Well, it’s been a big week here in Italy.  I met and fell in love with an opera star.  It wasn’t love at first sight – she weighs 450 pounds – but it turns out that it actually is what’s inside that counts.  Sometimes you just have to look really hard, or in her case, order a battery of high-intensity x-rays.  Anyway, it’s been wonderful.  I’m helplessly drawn to her, as if she was a force of nature.  In fact, her bountiful mass does generate an unusually strong gravitational pull for a human; you just have to be extra careful around her with beverages, is all.
 
Her name is Margarita Gigante and unless something more appealing comes along, I’ve decided to go on tour with her as her roadie.  Hauling that trunk of muumuus is a three man job and I’ll need to get my forklift license.
 
So, no pressure, but my run as a writer will inexorably close if there’s no book deal by January 12th, when we depart on the “Il Tour di Quando Mangiamo” (The When Do We Eat Tour).
 
News?

See how I kindly provided entertainment for three paragraphs before asking for my pacification?  That’s the kind of guy I am.  Selfless.  Generous.  Godless.  Fragrant.  Bootylicious.  Effectively, perfect in every way. 

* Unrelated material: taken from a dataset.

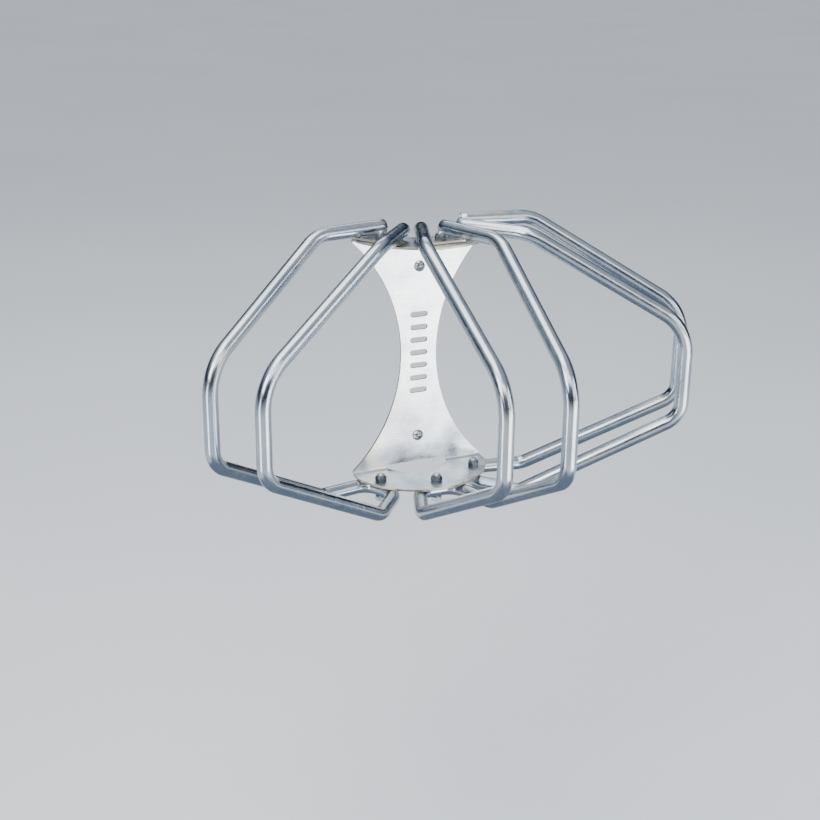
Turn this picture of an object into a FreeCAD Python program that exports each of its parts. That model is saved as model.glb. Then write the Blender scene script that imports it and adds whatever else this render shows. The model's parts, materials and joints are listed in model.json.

I realize that Bridget probably has about ten other people on the hook who are also waiting to hear about their first book deals and can’t be expected to send me regular updates and good news, once or twice week, even if she has to lie, which I wholeheartedly encourage her to do.  In fact, it appears that she doesn’t even have time to read this blog all that often anymore.  However, I’ve been informed that there’s a 17 year old intern at Bridget’s office that thinks I’m the bee’s knees and so I would like to take this opportunity to encourage that intern to be my cheerleader on the inside.  Regularly talking about me, asking about progress on the proposal, reminiscing about funny stuff I’ve written, whisper-chanting my name into Bridget’s ear during her naps and, above all else, whenyouturneighteendumpyourboyfriendandcallme.  Ahem.